Abstract

Summary Saturation/height functions on the basis of unique flow units have been developed as part of an integrated petrophysical analysis of a gas field. Furthermore, coupling the saturation/height functions with appropriate relative permeability models has effectively quantified hydrocarbon saturation, classified producibility of intervals, and defined critical water saturation. The results show that linking depositional and diagenetic rock fabric with flow units and then linking the flow units with zones that have similar core capillary pressure and relative permeability relationships have enhanced the utility of the saturation models. The saturation/height functions provided more-accurate water saturation in the study field, and potentially they can overcome uncertainties associated with log interpretation by use of Archie or shaly-sand models. The saturation/height models were developed from core capillary pressure (Pc) data to calculate water saturation vs. depth, which is independent of logs.
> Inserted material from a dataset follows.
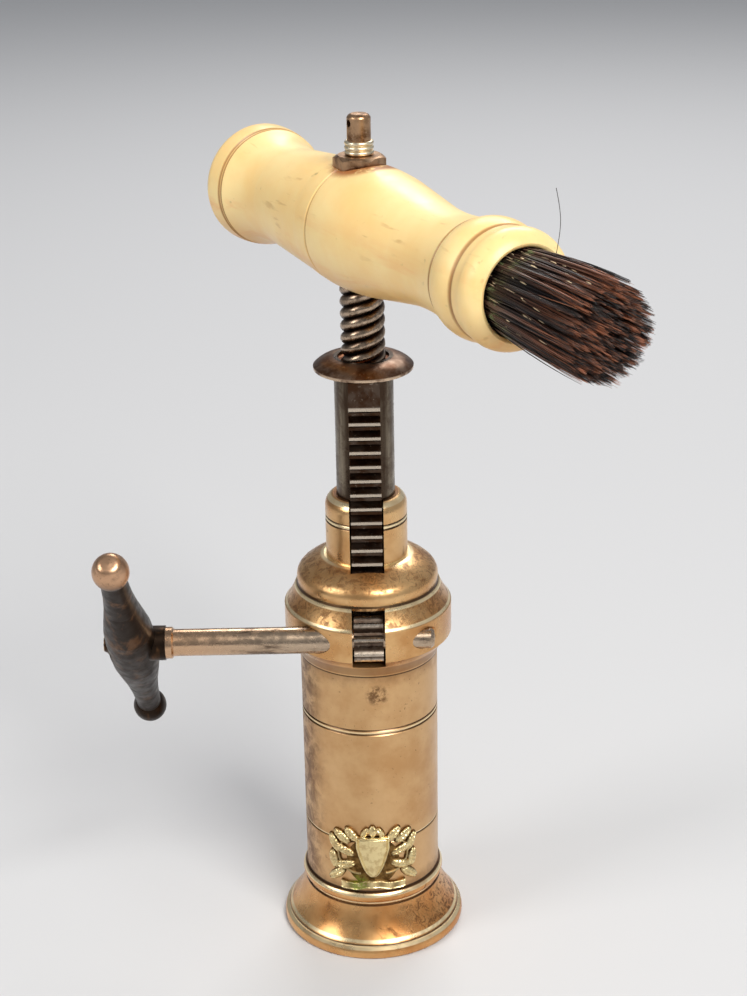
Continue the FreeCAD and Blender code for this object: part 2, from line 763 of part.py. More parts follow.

The relative permeability models were obtained from special-core analysis (SCA). Consequently, the core-based saturation/height functions can be useful in the calibration of log-based petrophysical models and with relative permeability can also be used to estimate water/gas ratios (WGRs) and critical water saturation. Capillary pressure and relative permeability curves from SCA studies were distributed into corresponding flow units, on the basis of the calculated flow-zone indicators(FZIs). Saturation/height functions were then developed for each unit and were used to calculate water saturation in the study field. The most accurate flow-unit-based saturation model that evolved is a function only of porosity and of height above the free-water level; it does not require permeability in its application; and it performed better than the Leverett J-function in this field. Coupled with hydraulic unit (HU)-based relative permeability curves, the saturation models may provide more comprehensive petrophysical interpretation in gas-bearing formations and may highlight potential differences in reservoir producibility.